Situasi itu segera merembet ke Indonesia. Harga kedelai impor di dalam negeri melonjak dari Rp 6.500-Rp 7.000 per kilogram menjadi Rp 9.000-Rp 10.000 per kilogram. Asosiasi produsen tempe dan tahu di DKI Jakarta dan sejumlah daerah, seperti Jawa Barat dan Jawa Tengah, mogok produksi pada 1-3 Januari 2021 dan meminta pemerintah menstabilkan harga kedelai impor.
Sebenarnya apa yang terjadi dengan kedelai lokal sehingga Indonesia mesti mengimpor sebagian besar dari total kebutuhan yang mencapai 2,8 juta ton per tahun? Kenapa produksi dalam negeri terus turun? Padahal, program swasembada dicanangkan turun-temurun, dari satu rezim ke rezim berikutnya.

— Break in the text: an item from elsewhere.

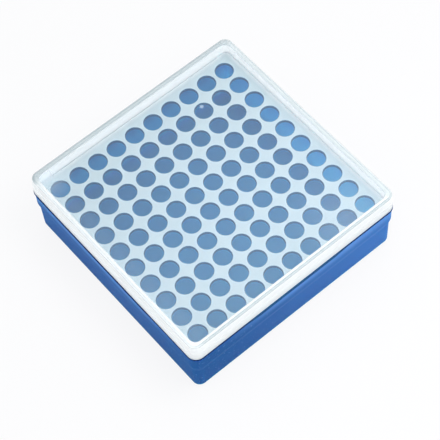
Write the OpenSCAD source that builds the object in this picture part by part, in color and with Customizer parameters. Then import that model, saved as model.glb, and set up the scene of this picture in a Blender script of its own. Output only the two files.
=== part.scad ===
// Microcentrifuge tube rack: a tapered box base, a perforated tube plate that
// drops into its rim, and a lift-off lid with a raised stacking rim.
// Every piece is a moulding whose walls run round a square with rounded
// corners, so a wall is given by its section alone: x is the distance outwards
// from a corner axis and y is the height above the table. The plate and the lid
// share one set of four corner axes and the base has its own. Lengths are
// millimetres, +Z is up and the origin is the centre of the underside.

/* [Tube grid] */
// Tube holes along each side of the plate
holes_per_side = 10; // [6:1:12]
// Distance between neighbouring tube holes
pitch = 13.8; // [12.4:0.1:20]
// Diameter of a tube hole
hole_d = 11; // [8:0.1:11.4]
// Lead-in chamfer round the top of a tube hole
hole_chamfer = 0.2; // [0.2:0.1:0.6]

/* [Tube plate] */
// Plain border outside the outermost tube holes
plate_border = 5; // [4:0.5:10]
// Thickness of the plate
plate_t = 2; // [1.6:0.1:3]
// Corner radius of the plate
plate_corner_r = 3.4; // [2.4:0.1:7]
// Rounding of the plate's upper edge
plate_edge_r = 0.5; // [0.3:0.1:0.8]
// Play between the plate's edge and the rim of the base
plate_gap = 0.3; // [0.2:0.05:0.5]

/* [Base] */
// Height from the table to the ledge that the lid stands on
base_h = 37; // [30:0.5:60]
// Thickness of the floor
floor_t = 2; // [1.5:0.1:4]
// Thickness of the rim beside the plate
rim_wall = 1.9; // [1.6:0.1:3]
// Corner radius of the thick band under the lid
base_corner_r = 6.1; // [5.6:0.1:9]
// Width of the seat under the plate's edge
seat_w = 1.4; // [1:0.1:1.8]
// Depth of the seat below the lid's ledge
seat_depth = 0.9; // [0.6:0.1:1.4]
// Inward lean of each wall from the neck down to the floor
base_draft = 0.3; // [0.2:0.1:0.8]
// Height of the thick band under the ledge
band_h = 11; // [8:0.5:14]
// How far the wall steps in below the band
band_step = 1.1; // [0.8:0.1:1.4]
// Height of the curve that blends the band into the wall
band_blend_h = 6.2; // [5:0.2:8]
// How far the lip under the lid stands out from the lid's edge
lip_out = 0.2; // [0.1:0.1:0.6]
// Height of the lip under the lid
lip_h = 1.2; // [0.8:0.1:2]
// Rounding of the base's lower edge
base_edge_r = 1; // [0.5:0.1:1.5]
// Radius inside the base where the walls meet the floor
floor_fillet_r = 2; // [1:0.1:2]

/* [Stacking foot] */
// Height of the foot under the base
foot_h = 1; // [0.6:0.1:1.1]
// Width of the foot's ring
foot_w = 3; // [2:0.5:6]
// Play between the foot and the rim of the lid below it
stack_gap = 0.4; // [0.3:0.1:0.8]

/* [Lid] */
// Height of the lid
lid_h = 13; // [11:0.5:30]
// Thickness of the lid's side walls at the bottom
lid_wall = 2.1; // [1.8:0.1:2.6]
// Play between the lid and the edge of the plate
lid_gap = 0.3; // [0.2:0.05:0.5]
// Height of the lid's lower tier
tier_h = 7.6; // [5:0.2:8]
// Step between the lower and the upper tier
tier_step = 0.3; // [0.2:0.1:0.5]
// Inward lean of the lower tier
lower_draft = 0.1; // [0.05:0.05:0.2]
// Inward lean of the upper tier
upper_draft = 0.4; // [0.2:0.1:0.6]
// Inward lean of the lid's inner wall
inner_draft = 0.6; // [0.3:0.1:0.8]
// Width of the raised rim on top
rim_w = 3.1; // [2.4:0.1:4]
// Depth of the panel below the raised rim
recess_depth = 1.2; // [1.2:0.1:1.6]
// Corner radius inside the raised rim
recess_corner_r = 4.3; // [3:0.1:8]
// Thickness of the lid's panel
panel_t = 1.4; // [1.2:0.1:2]
// Rounding of the lid's upper outer edge
lid_edge_r = 0.6; // [0.3:0.1:0.8]
// Rounding where the lid's lower edge and the base's lip meet
seam_r = 0.4; // [0.2:0.1:0.5]
// Chamfer of the rim's inner edge
rim_chamfer = 0.4; // [0.2:0.1:0.6]
// Radius inside the lid where the walls meet the panel
lid_fillet_r = 1; // [0.5:0.1:1.5]

/* [Hidden] */

// Facets of a full turn: corners, then holes
corner_fn = 96;
hole_fn = 48;
// Overrun that carries a cut clear of the face it opens
cut = 1;

// Plan: the corner axes of the plate and lid stand at (+-axis_xy, +-axis_xy)
grid_span = (holes_per_side - 1) * pitch;
plate_half = grid_span / 2 + hole_d / 2 + plate_border;
axis_xy = plate_half - plate_corner_r;
seat_half = plate_half + plate_gap;
band_half = seat_half + rim_wall;
base_axis_xy = band_half - base_corner_r;

// Heights of the assembled rack
floor_z = foot_h + floor_t;
seat_z = base_h - seat_depth;
plate_top_z = seat_z + plate_t;
lid_top_z = base_h + lid_h;
panel_z = lid_top_z - recess_depth;
ceiling_z = panel_z - panel_t;
tier_z = base_h + tier_h;
lip_z = base_h - lip_h;

// Distances outwards from the corner axes: lid
lid_in_r = plate_corner_r + lid_gap;
lid_out_r = lid_in_r + lid_wall;
tier_r = lid_out_r - lower_draft;
upper_r = tier_r - tier_step;
lid_top_r = upper_r - upper_draft;
ceiling_r = lid_in_r - inner_draft;

// Distances outwards from the corner axes: base
seat_r = plate_corner_r + plate_gap;
cavity_r = seat_half - seat_w - base_axis_xy;
cavity_low_r = cavity_r - base_draft;
lip_r = lid_out_r + lip_out;
neck_r = base_corner_r - band_step;
low_r = neck_r - base_draft;

// Base band: its foot, the neck below it and the two arcs that join them
band_z = base_h - band_h;
neck_z = band_z - band_blend_h;
blend_z = (band_z + neck_z) / 2;
blend_r = (base_corner_r + neck_r) / 2;
blend_arc_r = (pow(band_blend_h, 2) + pow(band_step, 2)) / (4 * band_step);

// Raised rim and the foot of the next rack that nests inside it
recess_half = axis_xy + lid_top_r - rim_w;
foot_half = recess_half - stack_gap;

// A solid on a rounded square: the 2-D child is its section outside the
// corner axes, and a block from low to high fills the middle.
module rounded_square_solid(axes, low, high) {
    for (quarter = [0:3])
        rotate(90 * quarter)
            translate([axes, axes, 0]) {
                rotate_extrude(angle = 90, $fn = corner_fn) children();
                rotate([90, 0, 0]) linear_extrude(2 * axes) children();
            }
    translate([-axes, -axes, low]) cube([2 * axes, 2 * axes, high - low]);
}

// A plain slab on a rounded square
module slab(half, r, low, high) {
    rounded_square_solid(half - r, low, high)
        translate([0, low]) square([r, high - low]);
}

// Every tube hole in turn
module at_each_hole() {
    for (column = [0:holes_per_side - 1], row = [0:holes_per_side - 1])
        translate([column * pitch - grid_span / 2, row * pitch - grid_span / 2, 0]) children();
}

// Section of the base's outside: rounded lower edge, drafted wall, an S-shaped
// blend out to the band, and the band up into the lip.
module base_section() {
    intersection() {
        polygon([[0, foot_h], [low_r, foot_h], [neck_r, neck_z], [0, neck_z]]);
        union() {
            translate([low_r - base_edge_r, foot_h + base_edge_r])
                circle(base_edge_r, $fn = corner_fn);
            translate([0, foot_h]) square([low_r - base_edge_r, base_h]);
            translate([0, foot_h + base_edge_r]) square([base_corner_r, base_h]);
        }
    }
    difference() {
        translate([0, neck_z]) square([blend_r, blend_z - neck_z]);
        translate([neck_r + blend_arc_r, neck_z]) circle(blend_arc_r, $fn = 2 * corner_fn);
    }
    intersection() {
        translate([0, blend_z]) square([base_corner_r, band_z - blend_z]);
        translate([base_corner_r - blend_arc_r, band_z])
            circle(blend_arc_r, $fn = 2 * corner_fn);
    }
    translate([0, band_z]) square([base_corner_r, band_h - seam_r]);
}

// Section of the lip that the lid stands on; it follows the lid's own outline
module lip_section() {
    translate([0, lip_z]) square([lip_r, lip_h - seam_r]);
    translate([0, lip_z]) square([lip_r - seam_r, lip_h]);
    translate([lip_r - seam_r, base_h - seam_r]) circle(seam_r, $fn = hole_fn);
}

// Section of the space inside the base, up to the plate's seat
module cavity_section() {
    fillet_z = floor_z + floor_fillet_r;
    polygon([
        [0, fillet_z],
        [cavity_low_r, fillet_z],
        [cavity_r, seat_z],
        [cavity_r, seat_z + cut],
        [0, seat_z + cut]
    ]);
    translate([0, floor_z]) square([cavity_low_r - floor_fillet_r, floor_fillet_r]);
    translate([cavity_low_r - floor_fillet_r, fillet_z])
        intersection() {
            circle(floor_fillet_r, $fn = corner_fn);
            translate([0, -floor_fillet_r]) square(floor_fillet_r);
        }
}

module base_box() {
    color([0.25, 0.43, 0.68]) {
        difference() {
            union() {
                rounded_square_solid(base_axis_xy, foot_h, base_h) base_section();
                rounded_square_solid(axis_xy, lip_z, base_h) lip_section();
            }
            rounded_square_solid(base_axis_xy, floor_z, seat_z + cut) cavity_section();
            slab(seat_half, seat_r, seat_z, base_h + cut);
        }
        stacking_foot();
    }
}

// Low ring that drops inside the raised rim of a lid below
module stacking_foot() {
    difference() {
        slab(foot_half, recess_corner_r - stack_gap, 0, foot_h);
        slab(foot_half - foot_w, recess_corner_r - stack_gap, -cut, foot_h + cut);
    }
}

// Section of the plate's edge, rounded along the top
module plate_section() {
    translate([0, seat_z]) square([plate_corner_r, plate_t - plate_edge_r]);
    translate([0, seat_z]) square([plate_corner_r - plate_edge_r, plate_t]);
    translate([plate_corner_r - plate_edge_r, plate_top_z - plate_edge_r])
        circle(plate_edge_r, $fn = hole_fn);
}

module tube_plate() {
    color([0.93, 0.96, 0.97])
        difference() {
            rounded_square_solid(axis_xy, seat_z, plate_top_z) plate_section();
            at_each_hole() {
                translate([0, 0, seat_z - cut]) cylinder(d = hole_d, h = plate_t + 2 * cut, $fn = hole_fn);
                translate([0, 0, plate_top_z - hole_chamfer])
                    cylinder(
                        d1 = hole_d,
                        d2 = hole_d + 2 * (hole_chamfer + cut),
                        h = hole_chamfer + cut,
                        $fn = hole_fn
                    );
            }
        }
}

// Section of the lid's outside: two tiers, the lower one rounded at the seam
// and the upper one round its top edge
module lid_section() {
    seam_z = base_h + seam_r;
    translate([0, base_h]) square([lid_out_r - seam_r, seam_r]);
    translate([lid_out_r - seam_r, seam_z])
        intersection() {
            circle(seam_r, $fn = hole_fn);
            translate([0, -seam_r]) square(seam_r);
        }
    polygon([[0, seam_z], [lid_out_r, seam_z], [tier_r, tier_z], [0, tier_z]]);
    intersection() {
        polygon([[0, tier_z], [upper_r, tier_z], [lid_top_r, lid_top_z], [0, lid_top_z]]);
        union() {
            translate([0, tier_z]) square([upper_r, lid_h - tier_h - lid_edge_r]);
            translate([0, tier_z]) square([lid_top_r - lid_edge_r, lid_h - tier_h]);
            translate([lid_top_r - lid_edge_r, lid_top_z - lid_edge_r])
                circle(lid_edge_r, $fn = hole_fn);
        }
    }
}

// Section of the space inside the lid, rounded where the walls meet the panel
module lid_inside_section() {
    fillet_z = ceiling_z - lid_fillet_r;
    polygon([
        [0, base_h - cut],
        [lid_in_r, base_h - cut],
        [lid_in_r, base_h],
        [ceiling_r, fillet_z],
        [0, fillet_z]
    ]);
    translate([0, fillet_z]) square([ceiling_r - lid_fillet_r, lid_fillet_r]);
    translate([ceiling_r - lid_fillet_r, fillet_z])
        intersection() {
            circle(lid_fillet_r, $fn = hole_fn);
            square(lid_fillet_r);
        }
}

// Section of the cut that sinks the panel below the rim
module recess_section() {
    rim_edge_z = lid_top_z - rim_chamfer;
    translate([0, panel_z]) square([recess_corner_r, recess_depth]);
    polygon([
        [0, rim_edge_z],
        [recess_corner_r, rim_edge_z],
        [recess_corner_r + rim_chamfer + cut, lid_top_z + cut],
        [0, lid_top_z + cut]
    ]);
}

module lid() {
    color([0.95, 0.98, 0.99, 0.45])
        difference() {
            rounded_square_solid(axis_xy, base_h, lid_top_z) lid_section();
            rounded_square_solid(axis_xy, base_h - cut, ceiling_z) lid_inside_section();
            rounded_square_solid(recess_half - recess_corner_r, panel_z, lid_top_z + cut) recess_section();
        }
}

base_box();
tube_plate();
lid();
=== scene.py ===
# %% [markdown]
# # A box rack for microcentrifuge tubes
# The rack is three injection mouldings: a blue box, a white plate with a grid of tube holes, and a
# frosted lid. The fixed frame already holds their exact solids. Here each one gets a finer visual
# mesh of the same size and a moulded-plastic finish, then the scene gets a floor, light and camera.

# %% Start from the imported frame
import math

import bmesh
import bpy
from mathutils import Matrix, Vector


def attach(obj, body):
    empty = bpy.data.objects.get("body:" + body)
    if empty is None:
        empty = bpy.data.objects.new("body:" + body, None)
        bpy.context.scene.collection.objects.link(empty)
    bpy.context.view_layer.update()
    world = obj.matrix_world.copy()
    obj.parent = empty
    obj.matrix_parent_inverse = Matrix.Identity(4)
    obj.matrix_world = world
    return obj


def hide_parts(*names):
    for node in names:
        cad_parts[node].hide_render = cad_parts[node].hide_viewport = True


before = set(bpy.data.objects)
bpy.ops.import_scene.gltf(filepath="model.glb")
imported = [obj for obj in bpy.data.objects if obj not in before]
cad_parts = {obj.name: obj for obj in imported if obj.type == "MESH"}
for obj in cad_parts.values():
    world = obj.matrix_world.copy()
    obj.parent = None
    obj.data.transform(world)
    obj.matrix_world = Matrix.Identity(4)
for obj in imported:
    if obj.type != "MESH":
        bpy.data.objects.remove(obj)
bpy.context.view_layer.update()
print("CAD nodes:", sorted(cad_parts))

# %% [markdown]
# ## Sizes
# Mouldings are drawn in millimetres, and Blender's scene is in metres. All three pieces stand on
# squares with rounded corners, so a size across is given as half a width, measured from the middle.
# Sizes that two pieces share are named once here and used by both.

# %% Sizes of the rack in millimetres
MM = 0.001
PITCH, HOLES_PER_SIDE = 13.8, 10
HOLE_R, HOLE_CHAMFER = 5.5, 0.2

FOOT_TOP, FLOOR_TOP = 1.0, 3.0
NECK_Z, BAND_Z, LIP_Z = 19.8, 26.0, 35.8
SEAT_Z, SEAM_Z, PLATE_TOP = 36.1, 37.0, 38.1
TIER_Z, CEILING_Z, PANEL_Z, LID_TOP = 44.6, 47.4, 48.8, 50.0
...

Dalam sejumlah catatan, produksi kedelai nasional mencapai angka tertinggi tahun 1992, yakni 1,87 juta ton. Angka itu dicapai melalui serangkaian program lima tahunan di masa Orde Baru, antara lain, melalui intensifikasi khusus, intensifikasi umum, dan operasi khusus kedelai. Namun, selepas 1992, produksi terus turun. Porsi kedelai impor naik. Padahal, kedelai jadi salah satu komoditas prioritas, selain beras dan jagung, yang produksinya ditargetkan naik.

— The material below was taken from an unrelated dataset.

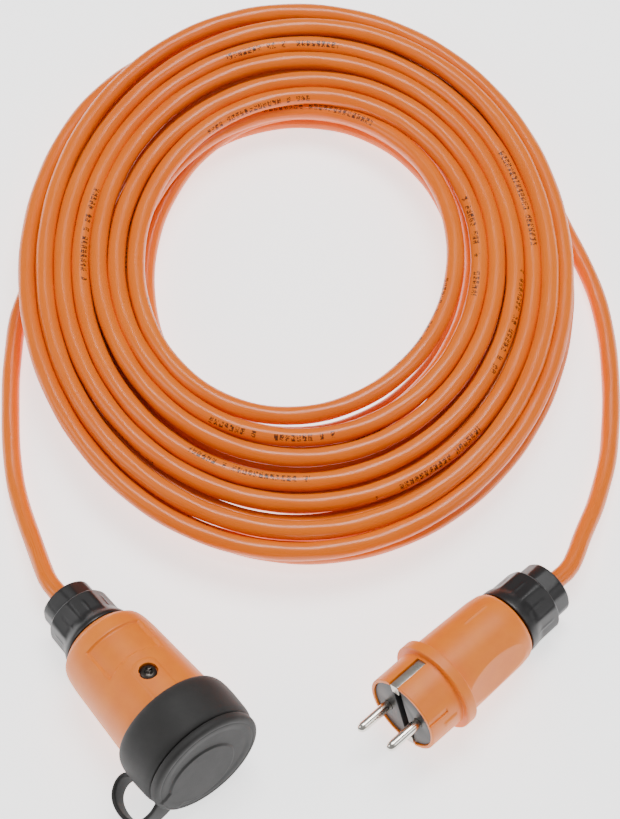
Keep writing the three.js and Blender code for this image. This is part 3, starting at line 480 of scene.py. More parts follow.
# %% Sheath material
def cable_material():
    made, tree = new_material("extruded_polyurethane_sheath")
    uv = add(tree, "ShaderNodeUVMap", uv_map="cable")
    split = add(tree, "ShaderNodeSeparateXYZ", {"Vector": uv.outputs["UV"]})
    place = add(tree, "ShaderNodeTexCoord").outputs["Object"]

    def maths(operation, a, b=0.0):
        return add(tree, "ShaderNodeMath", {0: a, 1: b}, operation=operation).outputs[0]

    round_m = math.pi * CORD_D
    turn, metres = split.outputs["X"], split.outputs["Y"]
    # distance from the print line, in metres round the sheath
    across = maths("MULTIPLY", maths("SUBTRACT", maths("FRACT", turn), 0.5), round_m)
    in_band = maths("LESS_THAN", maths("ABSOLUTE", across), 1.6 * MM)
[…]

Jika Kabinet Reformasi di era Presiden BJ Habibie mengusung program Gerakan Mandiri Padi, Jagung, dan Kedelai (Gema Palagung) tahun 1998, Kabinet Kerja di era Presiden Joko Widodo mengusung program Upaya Khusus Padi Jagung Kedelai (Upsus Pajale) sejak 2015. Namun, mengapa produksi tidak kunjung naik?
Tren penurunan produksi mengindikasikan berkurangnya luas panen. Penurunan areal panen mencerminkan kurangnya insentif bagi petani untuk menanam. Oleh karena dianggap tidak menguntungkan, petani beralih menanam komoditas lain. Maka, meski dana triliunan rupiah digelontorkan untuk menyokong program, target memacu produksi dan berswasembada akan sulit dicapai jika petani terus merugi dan menghadapi ketidakpastian.
Daya saing jadi faktor krusial di era perdagangan bebas. Oleh karena itu, penelitian-pengembangan jadi semakin urgen dan tak boleh putus, terutama untuk menggenjot produktivitas dan mengefisienkan produksi. Hal lain yang tak kalah penting adalah menyebarkan hasilnya ke petani. Harapannya, varietas unggul baru bisa segera ditanam petani dan potensi hasil tinggi tak hanya terjadi di lahan penelitian.
Sebagaimana pengembangan komoditas pertanian lain, kesejahteraan petani mesti jadi roh kebijakan dan tujuan pembangunan, bukan semata mengejar angka produksi. Dengan demikian, produksi bisa berkelanjutan dan target swasembada tidak kopong lagi.